* _Your instructions_
Determine how many lines include the string "this". Output that number only.

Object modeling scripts
⟨

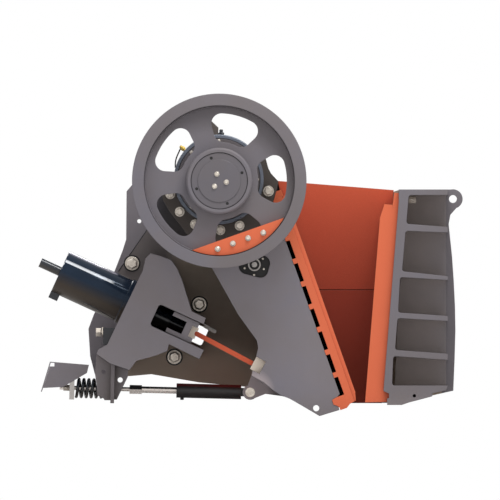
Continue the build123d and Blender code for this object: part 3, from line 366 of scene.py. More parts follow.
def polishedBlack(name, colour, level, roughness, under=None, over=None, tint=(1.0, 1.0, 1.0)):
    # under and over: the colours of painted shade and painted reflection on the faces that look down and up
    paint = Finish(name)
    smears = paint.noise(*blackPaint["smears"], stretch=blackPaint["smearStretch"])
    grain = paint.noise(*blackPaint["grain"])
    rounded, edge = paint.softEdge(blackPaint["edgeRadius"])
    shade = paint.blended(paint.spread(smears, 0.4, 0.7, 0.0, 0.6), colour,
                          tinted(colour, blackPaint["smeared"]))
    if under:
        shade = paint.blended(paint.spread(paint.facing("Z"), -0.55, 0.25, 0.9, 0.0), shade, under)
    if over:
        shade = paint.blended(paint.spread(paint.facing("Z"), 0.55, 0.75, 0.0, 0.9), shade, over)
    shade = paint.blended((edge * blackPaint["wornShare"]).clamped(), shade, blackPaint["worn"])
    return paint.closed(paint.shader({
        "Base Color": shade, "Roughness": roughness + smears * 0.08, "Specular IOR Level": level,
        "Specular Tint": (*tint, 1.0), "Normal": paint.bump(grain, 0.02, 0.0005, rounded)}))


# the setting cylinder: painted reflection, blue black above, brown black below, two painted highlights on top
settingPaint = {
    "upper": ((0.010, 0.018, 0.034), (0.016, 0.028, 0.050)),
    "lower": ((0.046, 0.036, 0.029), (0.036, 0.029, 0.024)),
    "lowerWorn": (0.09, 0.085, 0.08),
    "paintedHighlight": (0.90, 0.93, 0.97),
    "crest": (0.50, 0.48, 0.56),
    "bandEnd": (-2.92, -2.88),  # along the cylinder, clear of the rear frame
    "upperTint": (0.66, 0.80, 1.0, 1.0),
    "lowerTint": (1.0, 0.84, 0.70, 1.0),
}


def bandedBlack(name):
    paint = Finish(name)
    smears = paint.noise(*blackPaint["smears"], stretch=blackPaint["smearStretch"])
    rounded, edge = paint.softEdge(blackPaint["edgeRadius"])
    level = paint.facing("Z")
    across, up = paint.sidePlace()
    along = across * machine["settingWay"][0] + up * machine["settingWay"][2]
    clearOfFrame = paint.spread(along, *settingPaint["bandEnd"], 1.0, 0.0)
    worn = (edge * blackPaint["wornShare"]).clamped()
    upper = paint.blended(paint.spread(smears, 0.4, 0.7, 0.0, 0.6), *settingPaint["upper"])
    # a painted highlight, then a painted sheen near the top
    paintedHighlight = paint.spread(level, 0.42, 0.45) * paint.spread(level, 0.51, 0.55, 1.0, 0.0) * clearOfFrame
    upper = paint.blended(paintedHighlight * 0.92, upper, settingPaint["paintedHighlight"])
    crest = paint.spread(level, 0.80, 0.84) * paint.spread(level, 0.88, 0.90, 1.0, 0.0) * clearOfFrame
    upper = paint.blended(crest * 0.8, upper, settingPaint["crest"])
    upper = paint.blended(worn, upper, blackPaint["worn"])
    lower = paint.blended(worn, paint.blended(smears, *settingPaint["lower"]), settingPaint["lowerWorn"])
    lowerShader = paint.shader({
        "Base Color": lower, "Roughness": 0.34 + smears * 0.1, "Specular IOR Level": 0.3,
        "Specular Tint": settingPaint["lowerTint"], "Normal": rounded})
    upperShader = paint.shader({
        "Base Color": upper, "Roughness": 0.1 + smears * 0.05, "Specular IOR Level": 0.24,
        "Specular Tint": settingPaint["upperTint"], "Normal": rounded})
    both = paint.make("ShaderNodeMixShader", inputs={"Fac": paint.spread(level, -0.45, 0.05),
                                                     "Shader": lowerShader, "Shader_001": upperShader},
                      output="Shader")
    return paint.closed(both)


# machined and chromed steel
steelPaint = {
    "smears": (14.0, 4.0, 0.6),
    "lines": (260.0, 2.0, 0.5),
    "smeared": 0.78,
    "edgeRadius": 0.003,
}


def brightSteel(name, colour, roughness, metal=1.0, below=None):
    # below: the colour of a painted reflection on the faces that don't look up
    steel = Finish(name)
    smears = steel.noise(*steelPaint["smears"])
    lines = steel.noise(*steelPaint["lines"])
    rounded, _ = steel.softEdge(steelPaint["edgeRadius"])
    shade = steel.blended(steel.spread(smears, 0.35, 0.7, 0.0, 0.4), colour,
                          tinted(colour, steelPaint["smeared"]))
    if below:
        shade = steel.blended(steel.spread(steel.facing("Z"), 0.3, 0.45, 1.0, 0.0), shade, below)
    return steel.closed(steel.shader({
        "Base Color": shade, "Metallic": metal, "Roughness": roughness + smears * 0.15,
        "Normal": steel.bump(lines, 0.08, 0.0008, rounded)}))


# zinc-plated bolts
zincPaint = {
    "colour": (0.86, 0.79, 0.69),
    "dull": (0.62, 0.54, 0.46),
    "stained": (0.25, 0.19, 0.14),
    "worn": (0.9, 0.87, 0.82),
    "grimeAndShade": (0.09, 0.07, 0.055),
    "under": (0.13, 0.10, 0.08),
    "grimeAndShadeReach": 0.03,
    "edgeRadius": 0.006,
    "smears": (22.0, 5.0, 0.65),
    "stains": (45.0, 3.0, 0.6),
    "grain": (420.0, 2.0, 0.5),
    "metal": 0.65,
}


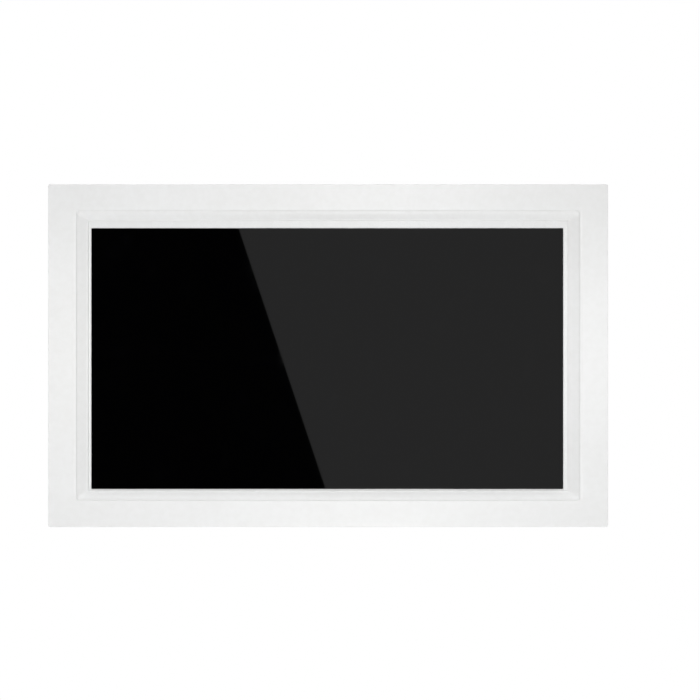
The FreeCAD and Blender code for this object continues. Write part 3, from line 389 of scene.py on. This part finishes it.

⟩

* _Exercise result_
2